• Direction: Gather the lines that hold the string "from".

'''

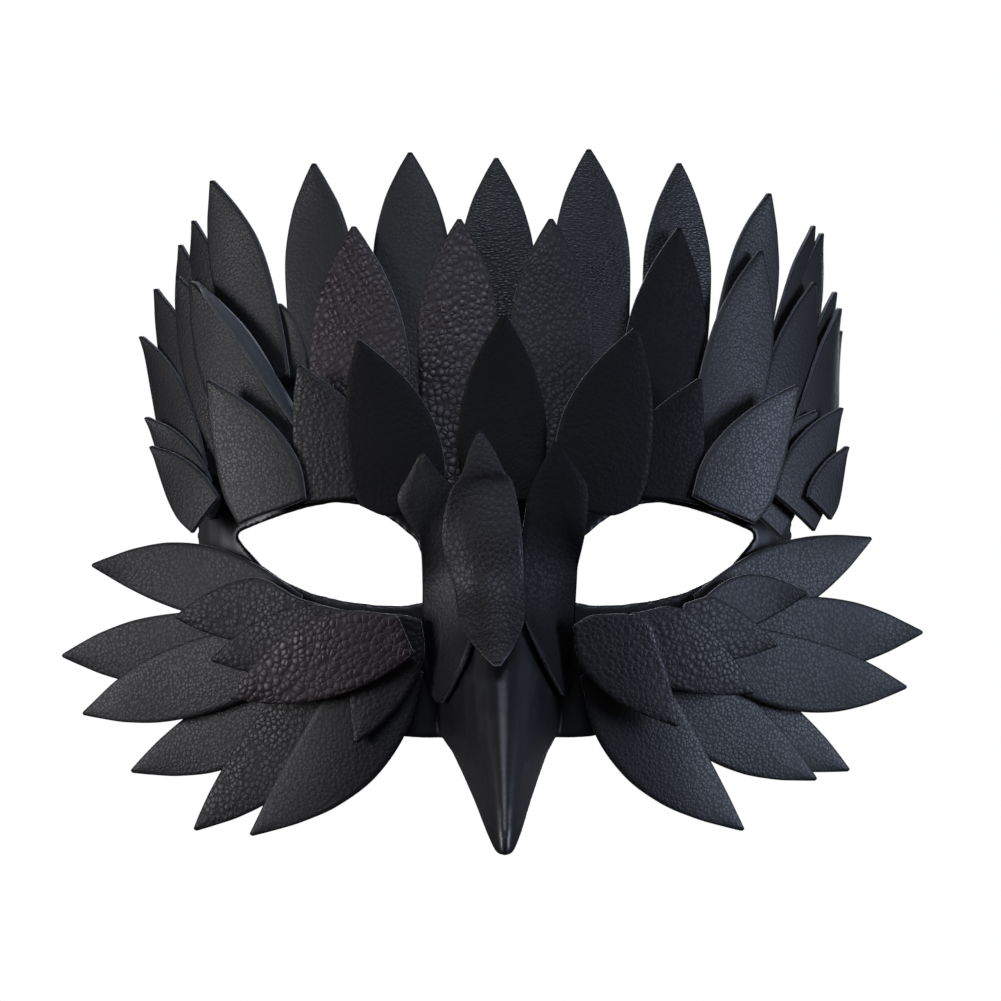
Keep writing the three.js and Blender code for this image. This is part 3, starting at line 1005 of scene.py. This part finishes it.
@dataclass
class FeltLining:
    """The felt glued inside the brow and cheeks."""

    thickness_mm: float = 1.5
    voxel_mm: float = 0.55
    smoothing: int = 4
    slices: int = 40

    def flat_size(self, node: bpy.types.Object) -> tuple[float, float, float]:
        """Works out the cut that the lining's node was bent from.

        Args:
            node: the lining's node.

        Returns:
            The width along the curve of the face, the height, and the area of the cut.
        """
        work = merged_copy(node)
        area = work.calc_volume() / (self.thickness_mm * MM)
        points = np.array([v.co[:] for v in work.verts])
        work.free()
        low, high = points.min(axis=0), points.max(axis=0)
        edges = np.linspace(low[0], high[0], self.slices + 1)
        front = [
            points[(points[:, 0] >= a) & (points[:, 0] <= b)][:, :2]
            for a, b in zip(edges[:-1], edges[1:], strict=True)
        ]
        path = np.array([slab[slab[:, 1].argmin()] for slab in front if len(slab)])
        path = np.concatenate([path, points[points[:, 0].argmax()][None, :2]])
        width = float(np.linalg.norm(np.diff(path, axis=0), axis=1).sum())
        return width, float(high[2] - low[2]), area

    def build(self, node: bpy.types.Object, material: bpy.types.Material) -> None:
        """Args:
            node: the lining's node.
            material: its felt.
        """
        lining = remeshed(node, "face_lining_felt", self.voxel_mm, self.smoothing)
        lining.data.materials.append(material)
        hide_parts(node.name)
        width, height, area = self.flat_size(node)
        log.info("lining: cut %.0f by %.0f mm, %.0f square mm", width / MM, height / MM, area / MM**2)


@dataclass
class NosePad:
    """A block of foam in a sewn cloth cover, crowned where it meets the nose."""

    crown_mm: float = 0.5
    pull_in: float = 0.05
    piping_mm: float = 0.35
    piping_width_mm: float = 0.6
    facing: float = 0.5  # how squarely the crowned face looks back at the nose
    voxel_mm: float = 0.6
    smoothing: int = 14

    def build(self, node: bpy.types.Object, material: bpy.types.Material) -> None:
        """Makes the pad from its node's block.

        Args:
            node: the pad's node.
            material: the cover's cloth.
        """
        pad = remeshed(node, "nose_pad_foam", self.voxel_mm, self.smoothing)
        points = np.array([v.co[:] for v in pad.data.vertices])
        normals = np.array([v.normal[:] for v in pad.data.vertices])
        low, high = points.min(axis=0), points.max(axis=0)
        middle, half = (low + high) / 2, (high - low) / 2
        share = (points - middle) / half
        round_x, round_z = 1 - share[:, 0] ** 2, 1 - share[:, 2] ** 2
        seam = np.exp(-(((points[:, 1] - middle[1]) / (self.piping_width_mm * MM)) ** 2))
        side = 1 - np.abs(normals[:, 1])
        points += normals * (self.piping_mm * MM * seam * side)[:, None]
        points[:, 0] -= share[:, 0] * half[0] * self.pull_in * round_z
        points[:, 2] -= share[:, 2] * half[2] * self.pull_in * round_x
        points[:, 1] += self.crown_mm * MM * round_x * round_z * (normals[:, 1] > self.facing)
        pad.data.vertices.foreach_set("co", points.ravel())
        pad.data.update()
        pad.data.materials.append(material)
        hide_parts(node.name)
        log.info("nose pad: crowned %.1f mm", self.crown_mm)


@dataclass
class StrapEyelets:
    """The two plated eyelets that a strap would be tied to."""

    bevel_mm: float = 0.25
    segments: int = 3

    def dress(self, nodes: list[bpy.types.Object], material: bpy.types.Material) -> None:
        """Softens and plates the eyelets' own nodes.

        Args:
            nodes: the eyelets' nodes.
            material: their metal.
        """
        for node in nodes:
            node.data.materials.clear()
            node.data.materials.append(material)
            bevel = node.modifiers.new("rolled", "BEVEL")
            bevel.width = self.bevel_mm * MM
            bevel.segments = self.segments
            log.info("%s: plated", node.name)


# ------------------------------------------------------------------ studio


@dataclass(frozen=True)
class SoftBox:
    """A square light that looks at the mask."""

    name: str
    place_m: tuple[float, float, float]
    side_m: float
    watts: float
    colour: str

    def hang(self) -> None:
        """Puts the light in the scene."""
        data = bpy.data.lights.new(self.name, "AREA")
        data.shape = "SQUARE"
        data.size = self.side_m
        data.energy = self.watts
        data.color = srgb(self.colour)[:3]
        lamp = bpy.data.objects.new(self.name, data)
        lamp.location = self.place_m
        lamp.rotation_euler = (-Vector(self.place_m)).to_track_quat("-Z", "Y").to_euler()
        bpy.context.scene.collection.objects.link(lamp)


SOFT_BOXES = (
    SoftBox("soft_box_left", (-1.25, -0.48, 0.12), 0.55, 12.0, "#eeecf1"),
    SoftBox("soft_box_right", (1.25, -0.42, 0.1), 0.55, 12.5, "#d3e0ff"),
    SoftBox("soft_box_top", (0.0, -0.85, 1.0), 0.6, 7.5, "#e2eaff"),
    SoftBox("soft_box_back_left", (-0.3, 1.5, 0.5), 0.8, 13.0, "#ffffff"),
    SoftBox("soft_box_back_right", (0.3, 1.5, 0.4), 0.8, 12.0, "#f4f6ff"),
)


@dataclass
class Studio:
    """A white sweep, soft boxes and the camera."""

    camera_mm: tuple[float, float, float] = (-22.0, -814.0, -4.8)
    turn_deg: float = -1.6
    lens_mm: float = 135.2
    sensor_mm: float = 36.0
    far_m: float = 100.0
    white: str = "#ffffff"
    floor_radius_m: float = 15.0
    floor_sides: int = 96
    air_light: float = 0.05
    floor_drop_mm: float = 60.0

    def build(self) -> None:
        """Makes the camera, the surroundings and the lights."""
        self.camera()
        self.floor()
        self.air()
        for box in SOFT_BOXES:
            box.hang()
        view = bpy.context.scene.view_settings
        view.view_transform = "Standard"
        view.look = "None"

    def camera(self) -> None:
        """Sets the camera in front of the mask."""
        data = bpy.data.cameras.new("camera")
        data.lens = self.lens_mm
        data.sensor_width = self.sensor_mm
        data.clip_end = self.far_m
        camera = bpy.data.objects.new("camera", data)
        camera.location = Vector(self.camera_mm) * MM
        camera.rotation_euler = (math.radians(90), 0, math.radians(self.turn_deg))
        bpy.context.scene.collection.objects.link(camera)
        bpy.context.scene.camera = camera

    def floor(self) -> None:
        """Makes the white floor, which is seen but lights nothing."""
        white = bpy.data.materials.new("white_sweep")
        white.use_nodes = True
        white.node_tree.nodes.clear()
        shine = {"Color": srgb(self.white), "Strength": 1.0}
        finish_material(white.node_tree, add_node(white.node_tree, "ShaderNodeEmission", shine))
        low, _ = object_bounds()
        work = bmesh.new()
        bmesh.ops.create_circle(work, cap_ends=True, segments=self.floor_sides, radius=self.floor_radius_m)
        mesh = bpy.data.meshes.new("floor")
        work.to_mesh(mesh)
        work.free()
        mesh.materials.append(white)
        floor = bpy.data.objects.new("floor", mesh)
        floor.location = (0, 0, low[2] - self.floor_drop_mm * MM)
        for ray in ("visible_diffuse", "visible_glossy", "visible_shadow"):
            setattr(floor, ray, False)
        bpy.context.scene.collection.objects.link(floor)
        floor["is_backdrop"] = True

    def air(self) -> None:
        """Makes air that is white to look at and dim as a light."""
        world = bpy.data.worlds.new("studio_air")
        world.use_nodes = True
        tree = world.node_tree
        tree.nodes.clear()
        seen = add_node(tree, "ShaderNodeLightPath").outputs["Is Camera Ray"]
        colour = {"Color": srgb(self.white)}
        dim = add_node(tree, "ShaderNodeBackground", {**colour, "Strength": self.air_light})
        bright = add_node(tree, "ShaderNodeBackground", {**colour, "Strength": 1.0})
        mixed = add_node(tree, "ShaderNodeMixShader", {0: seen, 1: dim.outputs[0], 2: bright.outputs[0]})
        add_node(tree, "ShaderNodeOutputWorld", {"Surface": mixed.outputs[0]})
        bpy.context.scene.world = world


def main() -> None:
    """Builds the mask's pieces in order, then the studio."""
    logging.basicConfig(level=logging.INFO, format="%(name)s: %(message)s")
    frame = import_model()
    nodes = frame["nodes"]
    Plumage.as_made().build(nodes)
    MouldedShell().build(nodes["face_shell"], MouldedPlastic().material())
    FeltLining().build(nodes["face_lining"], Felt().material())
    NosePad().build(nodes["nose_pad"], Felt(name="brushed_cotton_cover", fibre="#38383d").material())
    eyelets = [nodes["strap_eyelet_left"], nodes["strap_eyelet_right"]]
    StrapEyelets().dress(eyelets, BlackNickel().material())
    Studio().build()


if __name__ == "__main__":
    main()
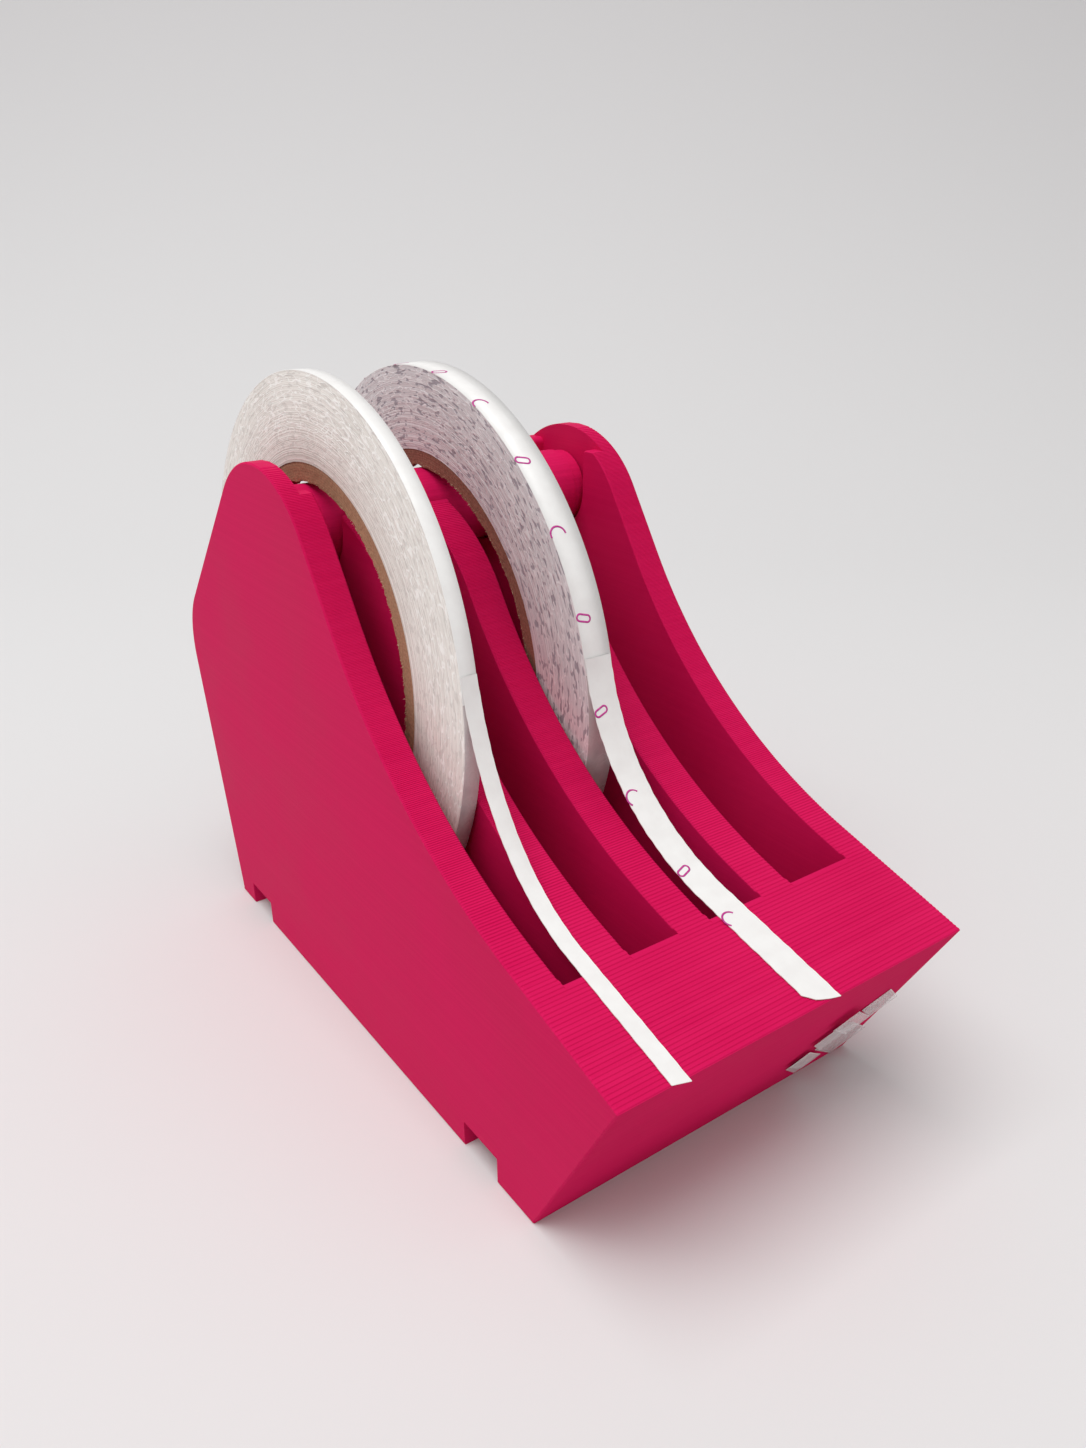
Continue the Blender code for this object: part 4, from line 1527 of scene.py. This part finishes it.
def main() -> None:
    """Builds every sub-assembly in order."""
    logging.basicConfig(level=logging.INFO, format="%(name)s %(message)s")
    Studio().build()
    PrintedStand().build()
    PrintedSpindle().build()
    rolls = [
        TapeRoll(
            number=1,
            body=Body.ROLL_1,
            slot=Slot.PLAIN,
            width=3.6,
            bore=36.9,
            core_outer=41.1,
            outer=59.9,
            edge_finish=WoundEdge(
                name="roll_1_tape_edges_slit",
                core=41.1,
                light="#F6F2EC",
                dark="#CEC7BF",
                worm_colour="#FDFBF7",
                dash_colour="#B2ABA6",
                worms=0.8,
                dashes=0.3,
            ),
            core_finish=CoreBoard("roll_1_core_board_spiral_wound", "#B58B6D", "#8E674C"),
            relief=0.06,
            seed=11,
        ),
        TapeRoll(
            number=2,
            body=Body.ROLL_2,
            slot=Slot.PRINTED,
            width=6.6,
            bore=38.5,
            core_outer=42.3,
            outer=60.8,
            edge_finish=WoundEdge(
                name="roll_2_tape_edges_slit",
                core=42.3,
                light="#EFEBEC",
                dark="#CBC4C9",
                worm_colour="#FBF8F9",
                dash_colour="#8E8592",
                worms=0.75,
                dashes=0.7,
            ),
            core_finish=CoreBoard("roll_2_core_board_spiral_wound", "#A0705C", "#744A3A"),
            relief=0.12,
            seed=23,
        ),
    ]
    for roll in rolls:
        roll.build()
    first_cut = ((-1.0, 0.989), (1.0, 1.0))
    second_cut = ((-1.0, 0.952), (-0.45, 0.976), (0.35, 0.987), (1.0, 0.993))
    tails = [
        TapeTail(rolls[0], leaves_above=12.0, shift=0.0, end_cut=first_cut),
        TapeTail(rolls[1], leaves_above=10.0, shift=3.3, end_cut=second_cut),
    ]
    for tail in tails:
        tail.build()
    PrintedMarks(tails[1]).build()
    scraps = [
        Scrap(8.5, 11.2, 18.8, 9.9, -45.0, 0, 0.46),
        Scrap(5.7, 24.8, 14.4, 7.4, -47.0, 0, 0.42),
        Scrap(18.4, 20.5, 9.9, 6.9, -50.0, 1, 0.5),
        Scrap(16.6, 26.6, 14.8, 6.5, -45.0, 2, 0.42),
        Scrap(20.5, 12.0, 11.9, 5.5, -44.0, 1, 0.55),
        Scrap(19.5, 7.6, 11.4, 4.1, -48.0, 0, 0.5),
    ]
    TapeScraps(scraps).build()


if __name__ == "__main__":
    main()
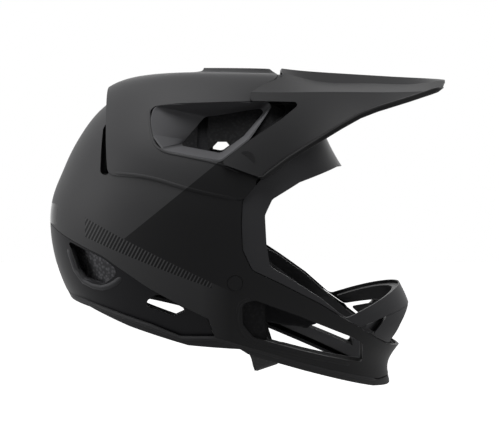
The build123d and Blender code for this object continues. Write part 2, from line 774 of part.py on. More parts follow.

'''

• Reply to the exercise:
        """Works out the cut that the lining's node was bent from.
        """Makes the pad from its node's block.
Continue the Blender code for this object: part 4, from line 1527 of scene.py. This part finishes it.
The build123d and Blender code for this object continues. Write part 2, from line 774 of part.py on. More parts follow.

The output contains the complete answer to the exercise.